Özetle nereden bakılacak olursa olsun, HDP’nin barajı aşması, ya da takılması tabloda pek fazla bir değişikliğe neden olmayacak. Böyle bir durumda AK Parti’nin milletvekili sayısı artar ve eli güçlenmiş olur. Bir de bölücü terör örgütünün siyasi temsilcileri Meclise taşınmamış olur.
Bu hesapları HDP’liler bilmiyor mu? Çıkacak sonucun getirisini götürüsünü hesap etmiyor mu? Elbette ki yapıyorlar, ediyorlar.
Süreç ile birlikte Hükümet kanadı ile İmralı arasındaki görüşme ve temaslarda bu konuda da bir anlaşma yapıldı mı bilemiyoruz.
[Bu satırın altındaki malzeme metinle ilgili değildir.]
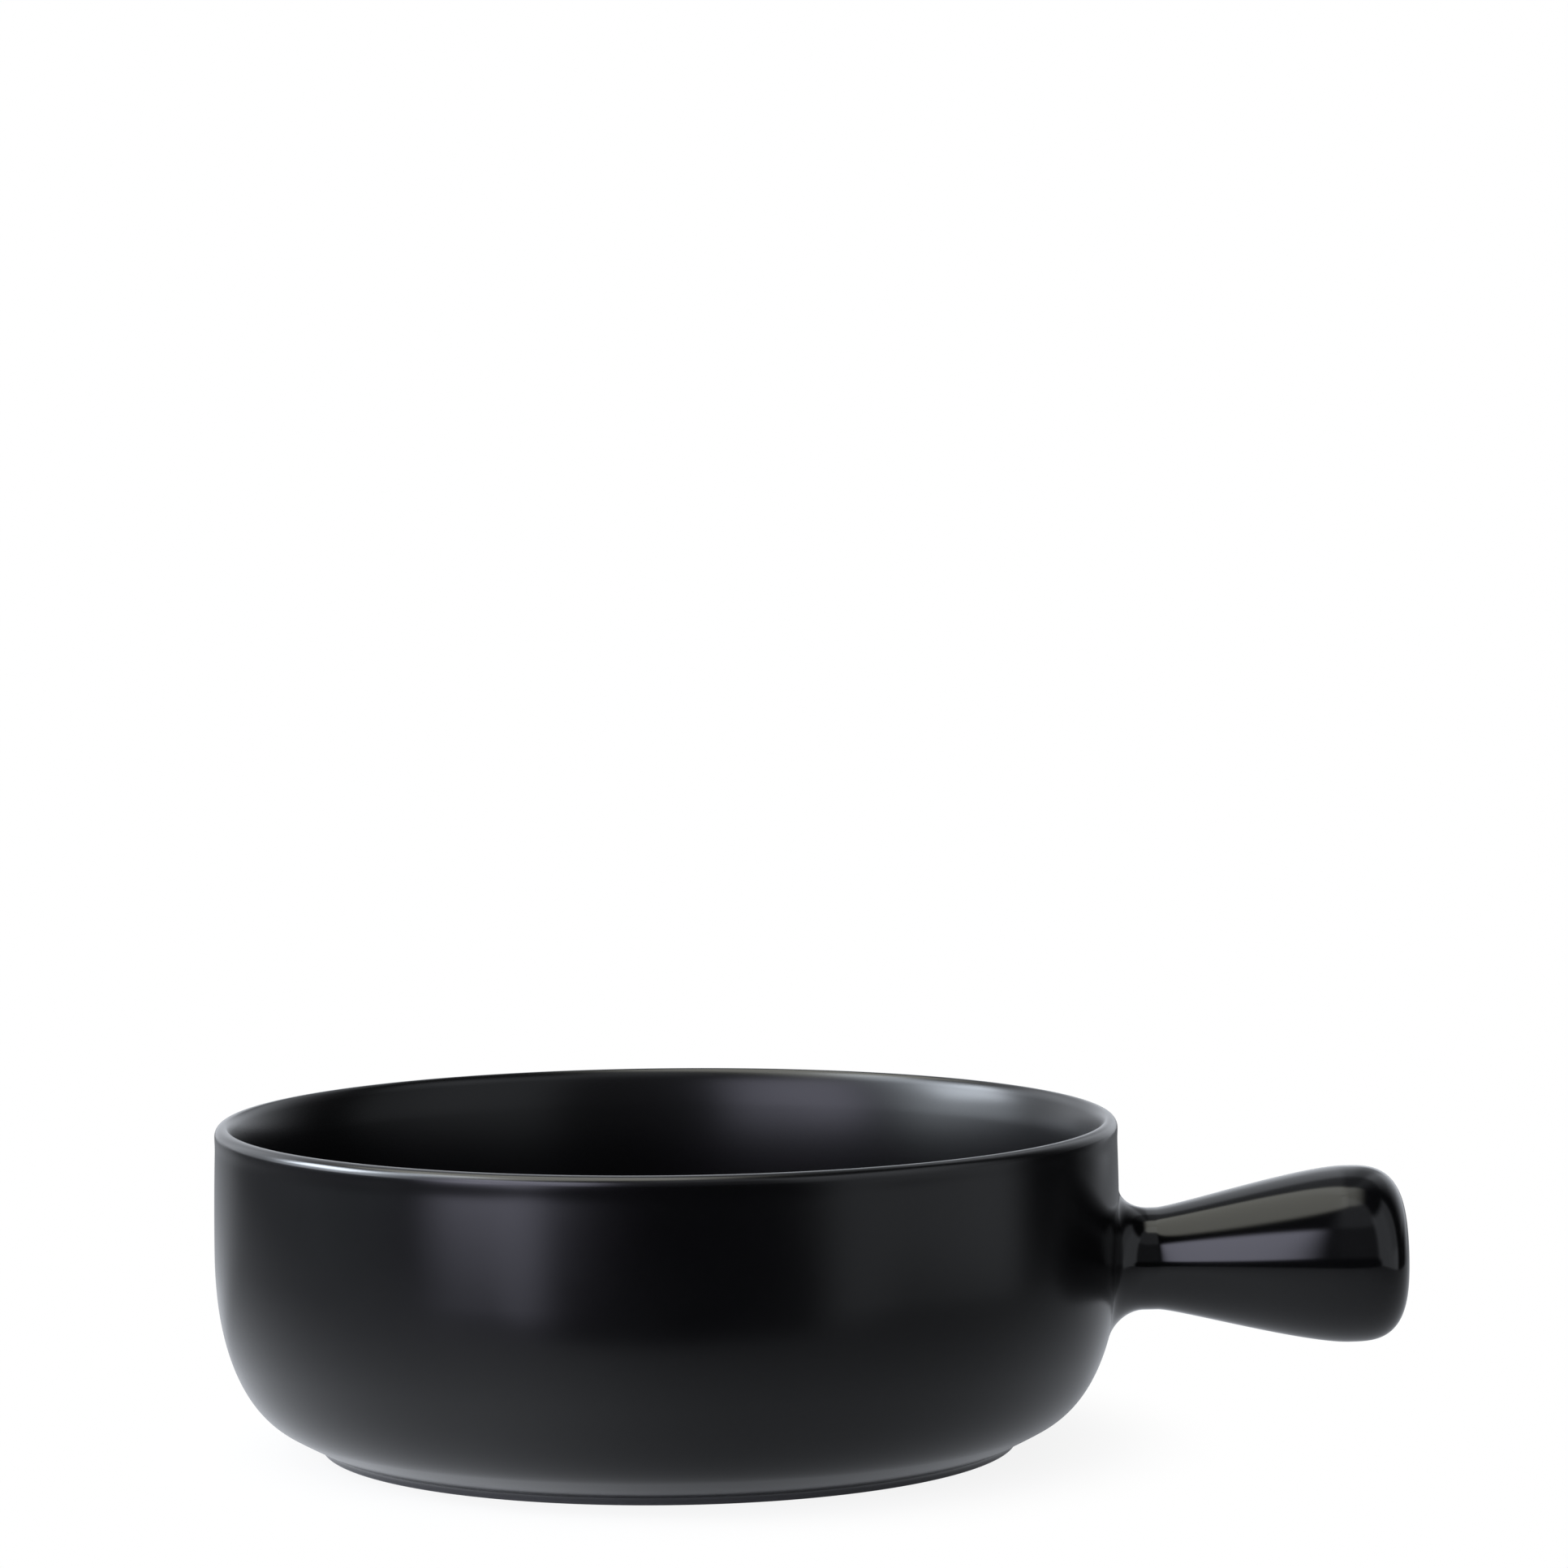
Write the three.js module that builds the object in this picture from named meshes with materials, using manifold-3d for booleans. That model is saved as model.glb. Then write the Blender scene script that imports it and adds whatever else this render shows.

Öcalan’ın talimatı olmadan HDP’nin parti olarak seçime girmesinin mümkün olmadığı ifade ediliyor.
Selahattin Demirtaş’ın meydanlarda söylediklerine bakılacak olursa HDP Eş Başkanı’nın bugünkü iktidara ve Cumhurbaşkanı’na karşı olduğunu, HDP’nin iktidarı ve sarayı yıkacağı izlenimi ediniyoruz. Bu ne kadar gerçekçi ve inandırıcıdır? Demirtaş, bu söylemlerle seçim barajını aşmayı, partisini Meclis’e taşımayı hedefliyor. Çok daha başka hesapları bulunuyor. Zaman zaman da kafalarının içindekileri kamuoyu ile de paylaşmaktan çekinmiyorlar.
Bunlar siyasi ortamda olabilecek gelişmelerdir. Bir de siyasi ortam dışındaki gelişmeler var ki, asıl endişe verici olanın da bu olduğu görüşündeyiz. PKK’nın Kandil’deki elebaşları, KCK’lılar, PKK’nın gençlik yapılanması başka telden çalıyor. Her kafadan farklı sesler çıkıyor. Belli bir noktada her kesim aynı noktada olsa da gerektiğinde kimse kimseyi dinlemiyor.
Bir noktada ülkenin geleceğini 7 Haziran seçimleri tayine edecek gibi görünüyor.
Bütün bu gelişmeleri alt alta koyduğumuzda 7 Haziran seçimlerinin çok daha büyük bir önem taşıdığını görüyoruz. Seçmenlerin, hür iradelerini sandığa yansıtmasında daha dikkatli, duyarlı ve geleceklerini tayin etmeleri bakımından doğru yönde oy kullanmaları kaçınılmaz hale geliyor.